The visits that the president will pay to Buchenwald on June 5, and then the next day to the Normandy beaches where allied troops landed on D-Day to liberate Europe, will be heavy in symbolism. They will remind us of the deep historical and political roots of the transatlantic alliance, forged in the brutal wars of the 20th century. They will also remind us of the path travelled by Europe since the dark days of Nazism and fascism—a difficult path of engagement, reconciliation and forgiveness that has no equivalent in history, and a path where America played a crucial supporting role. Indeed, despite the three German invasions (1870, 1914 and 1940) that destroyed his family home in Eastern France and his ordeal at Buchenwald, my grandfather was able to overcome ancient hatreds and stereotypes to actively cooperate with the Germans, including as a member of the NATO parliamentary assembly in the 1960s.

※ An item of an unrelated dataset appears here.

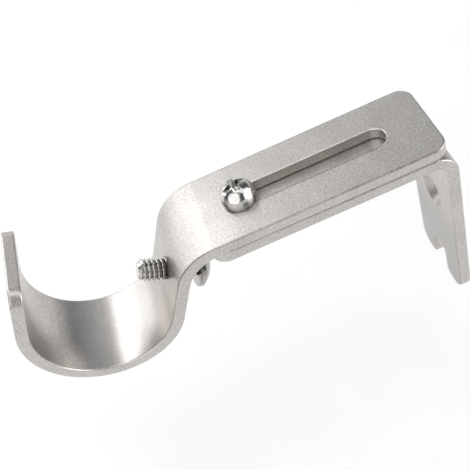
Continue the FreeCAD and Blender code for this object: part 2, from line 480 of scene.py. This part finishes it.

Obama’s visit to France and Germany isn’t only about commemorating the past, though. It is also about devising common policies to deal with today’s challenges. In this regard, Europe finds itself in a paradoxical situation. It is central on the global map of American economic and geopolitical interests, but at the same time—precisely because it found its way to peace and prosperity—it is somewhat secondary in the hierarchy of Washington’s concerns.

Three features of the current issues highlight this paradox. First, as the Obama administration is starting to implement new policies on various issues like Iran or the Israeli-Palestinian conflict, Europe is forced to take a back seat, watching from the sidelines—not without anxiety sometimes.

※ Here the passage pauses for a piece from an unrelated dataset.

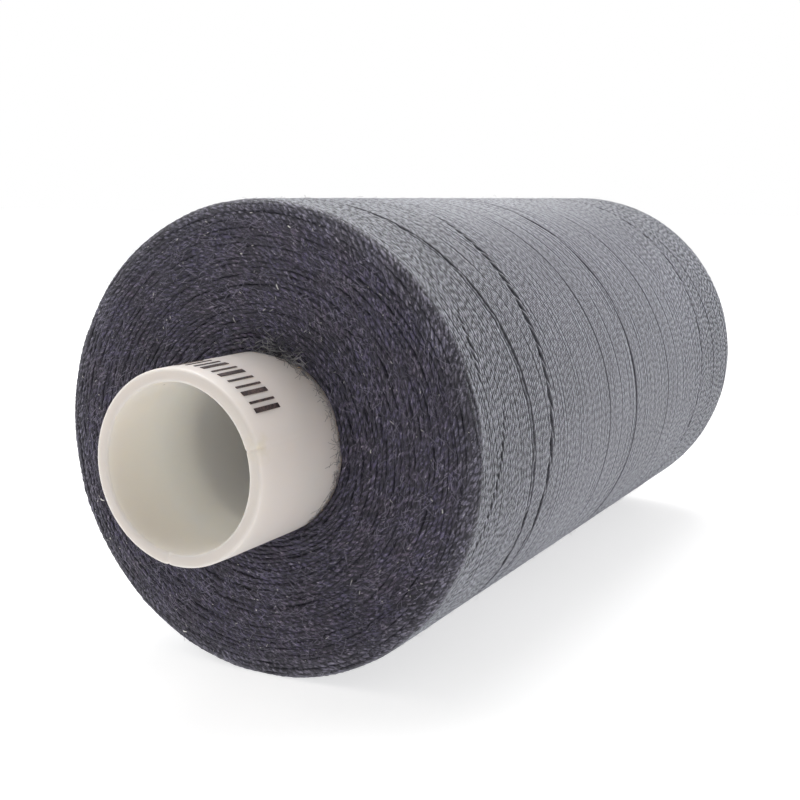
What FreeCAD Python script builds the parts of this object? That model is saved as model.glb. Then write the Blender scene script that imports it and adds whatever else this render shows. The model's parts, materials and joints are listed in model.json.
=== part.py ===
import FreeCAD, Part
import math
import os
import Sketcher

# A spool of sewing thread that lies on its side: a straight plastic tube, wound with one long
# polyester yarn whose package is a parallel cylinder with flat, slightly dished ends.
#
# Frame: millimetres, +Z up. The tube's axis runs along Y, and the printed end faces -Y.
# The origin is on the floor, under the middle of the spool.

OUT_DIR = "parts"

# Driving dimensions, in millimetres unless the name says degrees.
DIMENSIONS = {
    "tube_length": 75.0,
    "tube_outer_dia": 11.6,
    "tube_bore_dia": 10.0,
    "lip_radius": 0.22,
    "bore_edge_chamfer": 0.12,
    "package_length": 59.0,
    "package_dia": 30.0,
    "late_layers_thickness": 0.8,
    "end_dish_depth": 0.35,
    "end_crown_dia": 24.4,
    "late_layers_setback": 0.25,
    "winding_clearance": 0.02,
    "nick_width": 0.3,
    "nick_depth": 0.15,
    "first_nick_degrees": 17.0,
    "second_nick_degrees": 262.0,
    "mark_film": 0.03,
    "mark_height": 2.4,
    "mark_rim_gap": 1.3,
    "mark_first_degrees": 36.0,
    "mark_pitch_degrees": 6.0,
}

# Angle that each printed bar covers on the tube, in steps of a quarter of the pitch.
# The row is an even dash pattern that says nothing.
MARK_STEPS_PER_PITCH = 4
MARK_STEPS = (2, 1, 2, 1, 1, 2, 1, 2, 1, 1, 2)

doc = FreeCAD.newDocument("thread_spool")


def make_sheet():
    """Put the driving dimensions in a spreadsheet, one named cell each."""
    sheet = doc.addObject("Spreadsheet::Sheet", "dims")
    for row, (name, value) in enumerate(DIMENSIONS.items(), start=1):
        sheet.set("A%d" % row, name)
        sheet.set("B%d" % row, str(value))
        sheet.setAlias("B%d" % row, name)
    doc.recompute()
    return sheet


def new_body(label):
    """Start a body that turns about the spool's axis and sits at the axis height."""
    body = doc.addObject("PartDesign::Body", label)
    body.Label = label
    body.setExpression("Placement.Base.z", "dims.package_dia / 2")
    return body


def origin_plane(body, role):
    for feature in body.Origin.OriginFeatures:
        if feature.Role == role:
            return feature
    raise ValueError("no origin plane " + role)


def sketch_on(body, role, name):
    sketch = body.newObject("Sketcher::SketchObject", name)
    sketch.AttachmentSupport = [(origin_plane(body, role), "")]
    sketch.MapMode = "FlatFace"
    return sketch


def closed_outline(sketch, corners):
    """Draw straight edges through the corners and bind each corner to its two expressions.

    A corner is (radius, station, radius expression, station expression): the radius is measured
    from the spool's axis and the station along it, from the middle of the spool.
    """
    count = len(corners)
    for index in range(count):
        here = corners[index]
        there = corners[(index + 1) % count]
        start = FreeCAD.Vector(here[0], here[1], 0)
        end = FreeCAD.Vector(there[0], there[1], 0)
        sketch.addGeometry(Part.LineSegment(start, end), False)
    for index in range(count):
        sketch.addConstraint(Sketcher.Constraint("Coincident", index, 2, (index + 1) % count, 1))
    for index, (radius, station, radius_text, station_text) in enumerate(corners):
        across = sketch.addConstraint(Sketcher.Constraint("DistanceX", -1, 1, index, 1, radius))
        sketch.setExpression("Constraints[%d]" % across, radius_text)
        along = sketch.addConstraint(Sketcher.Constraint("DistanceY", -1, 1, index, 1, station))
        sketch.setExpression("Constraints[%d]" % along, station_text)


def turned(body, sketch, name):
    """Revolve a sketch about the spool's axis."""
    feature = body.newObject("PartDesign::Revolution", name)
    feature.Profile = sketch
    feature.ReferenceAxis = (sketch, ["V_Axis"])
    feature.Angle = 360.0
    sketch.Visibility = False
    doc.recompute()
    return feature


def ring_edges(shape, radius, tolerance=0.01):
    """Names of the round edges of one radius about the spool's axis."""
    found = []
    for number, edge in enumerate(shape.Edges, start=1):
        curve = edge.Curve
        if isinstance(curve, Part.Circle) and abs(curve.Radius - radius) < tolerance:
            found.append("Edge%d" % number)
    return found


def make_core_tube():
    """The moulded tube: plain bore, rounded outer lips, and two moulding nicks in the front rim."""
    body = new_body("core_tube")
    half = DIMENSIONS["tube_length"] / 2
    inner = DIMENSIONS["tube_bore_dia"] / 2
    outer = DIMENSIONS["tube_outer_dia"] / 2
    sketch = sketch_on(body, "XY_Plane", "tube_section")
    closed_outline(sketch, [
        (inner, -half, "dims.tube_bore_dia / 2", "-dims.tube_length / 2"),
        (outer, -half, "dims.tube_outer_dia / 2", "-dims.tube_length / 2"),
        (outer, half, "dims.tube_outer_dia / 2", "dims.tube_length / 2"),
        (inner, half, "dims.tube_bore_dia / 2", "dims.tube_length / 2"),
    ])
    wall = turned(body, sketch, "tube_wall")

    lips = body.newObject("PartDesign::Fillet", "outer_lips")
    lips.Base = (wall, ring_edges(wall.Shape, outer))
    lips.setExpression("Radius", "dims.lip_radius")
    doc.recompute()

    bevels = body.newObject("PartDesign::Chamfer", "bore_edges")
    bevels.Base = (lips, ring_edges(lips.Shape, inner))
    bevels.setExpression("Size", "dims.bore_edge_chamfer")
    doc.recompute()

    for number, angle_name in enumerate(("first_nick_degrees", "second_nick_degrees"), start=1):
        volume_before = body.Shape.Volume
        nick = body.newObject("PartDesign::SubtractiveBox", "rim_nick_%d" % number)
        # The box lies along the tube's radius, across the wall, and sinks into the rim.
        nick.setExpression("Length", "dims.tube_outer_dia / 2")
        nick.setExpression("Width", "2 * dims.nick_depth")
        nick.setExpression("Height", "dims.nick_width")
        turn = math.radians(DIMENSIONS[angle_name])
        sideways = FreeCAD.Vector(math.sin(turn), 0, -math.cos(turn))
        corner = sideways * (DIMENSIONS["nick_width"] / 2)
        corner += FreeCAD.Vector(math.cos(turn), 0, math.sin(turn)) * (0.6 * outer)
        corner.y = -half - DIMENSIONS["nick_depth"]
        rotation = FreeCAD.Rotation(FreeCAD.Vector(0, 1, 0), -DIMENSIONS[angle_name])
        nick.Placement = FreeCAD.Placement(corner, rotation)
        doc.recompute()
        if body.Shape.Volume >= volume_before:
            raise ValueError("the rim nick cuts nothing")
    return body


def make_early_layers():
    """The bulk of the yarn, wound first: its two end faces show the reversals of every layer."""
    body = new_body("thread_early_layers")
    half = DIMENSIONS["package_length"] / 2
    foot = DIMENSIONS["tube_outer_dia"] / 2 + DIMENSIONS["winding_clearance"]
    crown = DIMENSIONS["end_crown_dia"] / 2
    rim = DIMENSIONS["package_dia"] / 2 - DIMENSIONS["late_layers_thickness"]
    dish = DIMENSIONS["end_dish_depth"]
    setback = DIMENSIONS["late_layers_setback"]
    foot_text = "dims.tube_outer_dia / 2 + dims.winding_clearance"
    crown_text = "dims.end_crown_dia / 2"
    rim_text = "dims.package_dia / 2 - dims.late_layers_thickness"
    sketch = sketch_on(body, "XY_Plane", "early_section")
    closed_outline(sketch, [
        (foot, dish - half, foot_text, "dims.end_dish_depth - dims.package_length / 2"),
        (crown, -half, crown_text, "-dims.package_length / 2"),
        (rim, setback - half, rim_text, "dims.late_layers_setback - dims.package_length / 2"),
        (rim, half - setback, rim_text, "dims.package_length / 2 - dims.late_layers_setback"),
        (crown, half, crown_text, "dims.package_length / 2"),
        (foot, half - dish, foot_text, "dims.package_length / 2 - dims.end_dish_depth"),
    ])
    turned(body, sketch, "early_winding")
    return body


def make_late_layers():
    """The last layers of the same yarn: the flank that shows, with both shoulders rounded."""
    body = new_body("thread_late_layers")
    half = DIMENSIONS["package_length"] / 2
    outer = DIMENSIONS["package_dia"] / 2
    inner = outer - DIMENSIONS["late_layers_thickness"]
    setback = DIMENSIONS["late_layers_setback"]
    outer_text = "dims.package_dia / 2"
    inner_text = "dims.package_dia / 2 - dims.late_layers_thickness"
    near_text = "dims.late_layers_setback - dims.package_length / 2"
    far_text = "dims.package_length / 2 - dims.late_layers_setback"
    sketch = sketch_on(body, "XY_Plane", "late_section")
    closed_outline(sketch, [
        (inner, setback - half, inner_text, near_text),
        (outer, setback - half, outer_text, near_text),
        (outer, half - setback, outer_text, far_text),
        (inner, half - setback, inner_text, far_text),
    ])
    shell = turned(body, sketch, "late_winding")
    shoulders = body.newObject("PartDesign::Fillet", "rounded_shoulders")
    shoulders.Base = (shell, ring_edges(shell.Shape, outer))
    shoulders.setExpression("Radius", "dims.late_layers_thickness * 0.95")
    doc.recompute()
    return body


def ring_piece(name, start_degrees, sweep_degrees):
    """One printed bar: a thin piece of ring on the tube, near the front rim."""
    outer = doc.addObject("Part::Cylinder", name + "_outer")
    outer.setExpression("Radius", "dims.tube_outer_dia / 2 + dims.mark_film")
    inner = doc.addObject("Part::Cylinder", name + "_inner")
    inner.setExpression("Radius", "dims.tube_outer_dia / 2")
    for part in (outer, inner):
        part.setExpression("Height", "dims.mark_height")
        part.Angle = sweep_degrees
        # Turned from +Z to +Y about X, so that its angle counts from +X towards +Z.
        lying = FreeCAD.Rotation(FreeCAD.Vector(1, 0, 0), 90)
        around = FreeCAD.Rotation(FreeCAD.Vector(0, 1, 0), -start_degrees)
        part.Placement = FreeCAD.Placement(FreeCAD.Vector(), around * lying)
        part.setExpression(
            "Placement.Base.y", "dims.mark_rim_gap + dims.mark_height - dims.tube_length / 2")
        part.setExpression("Placement.Base.z", "dims.package_dia / 2")
    bar = doc.addObject("Part::Cut", name)
    bar.Base = outer
    bar.Tool = inner
    return bar


def make_print_marks():
    """The printed row of bars near the front rim, as thin films of ink on the tube."""
    step = DIMENSIONS["mark_pitch_degrees"] / MARK_STEPS_PER_PITCH
    bars = []
    for number, steps in enumerate(MARK_STEPS):
        start = DIMENSIONS["mark_first_degrees"] + number * DIMENSIONS["mark_pitch_degrees"]
        bars.append(ring_piece("bar_%d" % (number + 1), start, steps * step))
    marks = doc.addObject("Part::Compound", "print_marks")
    marks.Label = "print_marks"
    marks.Links = bars
    doc.recompute()
    return marks


def write_node(feature):
    """Check one finished sub-part and write it to its own file."""
    for state in ("Invalid", "Error"):
        if state in feature.State:
            raise ValueError(feature.Label + " is " + state)
    shape = feature.Shape
    if shape.isNull() or not shape.isValid() or not shape.Solids:
        raise ValueError(feature.Label + " has no valid solid")
    shape.exportStep(os.path.join(OUT_DIR, feature.Label + ".step"))
    print(feature.Label, len(shape.Solids), round(shape.Volume, 2), shape.BoundBox)


os.makedirs(OUT_DIR, exist_ok=True)
make_sheet()
nodes = [make_core_tube(), make_print_marks(), make_early_layers(), make_late_layers()]
doc.recompute()
for node in nodes:
    write_node(node)
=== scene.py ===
import json
import math
import bpy
import numpy as np
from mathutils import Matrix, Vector


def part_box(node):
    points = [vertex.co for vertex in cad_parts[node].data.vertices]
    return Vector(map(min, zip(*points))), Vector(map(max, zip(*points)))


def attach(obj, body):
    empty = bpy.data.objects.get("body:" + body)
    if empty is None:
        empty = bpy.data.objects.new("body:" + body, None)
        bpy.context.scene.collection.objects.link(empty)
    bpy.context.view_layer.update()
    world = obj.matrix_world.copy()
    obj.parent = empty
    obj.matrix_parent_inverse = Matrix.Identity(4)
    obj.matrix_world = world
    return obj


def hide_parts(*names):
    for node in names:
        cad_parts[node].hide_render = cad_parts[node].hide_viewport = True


# A spool of dark sewing thread lying on its side. The yarn is laid as a winder lays it: turns
# that cross at a small angle on the flank, and reversal arcs stacked in rings on both ends.
# Metres throughout; the spool's axis runs along Y and the printed end faces -Y.

MM = 0.001
RANDOM = np.random.default_rng(65)

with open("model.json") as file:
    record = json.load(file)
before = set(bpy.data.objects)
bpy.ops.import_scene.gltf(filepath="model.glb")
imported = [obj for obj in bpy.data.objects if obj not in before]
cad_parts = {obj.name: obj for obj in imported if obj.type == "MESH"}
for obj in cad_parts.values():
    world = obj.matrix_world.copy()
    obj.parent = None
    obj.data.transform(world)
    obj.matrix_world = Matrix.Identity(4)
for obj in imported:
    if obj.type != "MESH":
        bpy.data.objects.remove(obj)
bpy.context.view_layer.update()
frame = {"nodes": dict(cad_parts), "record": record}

# Sizes and places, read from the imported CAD.
LATE_LOW, LATE_HIGH = (np.array(corner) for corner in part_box("thread_late_layers"))
EARLY_LOW, EARLY_HIGH = (np.array(corner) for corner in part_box("thread_early_layers"))
TUBE_LOW, TUBE_HIGH = (np.array(corner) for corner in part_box("core_tube"))
PACKAGE_R = (LATE_HIGH[0] - LATE_LOW[0]) / 2
HALF_PACKAGE = (EARLY_HIGH[1] - EARLY_LOW[1]) / 2
HALF_TUBE = (TUBE_HIGH[1] - TUBE_LOW[1]) / 2
TUBE_R = (TUBE_HIGH[0] - TUBE_LOW[0]) / 2
MOUNTS = {mount["name"]: mount for mount in frame["record"]["mounts"]}
BORE_R = MOUNTS["spool_pin_bore"]["dims"]["r_mm"] * MM
AXIS_Z = MOUNTS["spool_pin_bore"]["pos_m"][2]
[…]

Second, some of these policies, like addressing climate change, require domestic consensus. And while the European Union has been a global leader in this field, the action is now on Capitol Hill, not in the international arena. The same could be said about the relocation of Guantanamo prisoners, where Europe can help, but only after Americans have reached a working consensus.

Last, Europeans and Americans have different perceptions of current political priorities. And while European help has been very important on the number one issue for Barack Obama—Afghanistan-Pakistan—the recent surge of American troops (and to a lesser extent civilian capacity) necessarily leads to a weakening of European importance.

In other words, Europe appears both central to American interests and somewhat sidelined in the current diplomatic context. There is no doubt that the heavy re-engagement undertaken by the Obama administration—with three European trips for the president in his first six months and four for the vice president—has created a much more congenial transatlantic climate. But it has not led to a new centrality of the Old Continent. Maybe that is for the better. After all, the places that make the headlines in Washington, DC are rarely peaceful or cooperative. Just remember April 1945.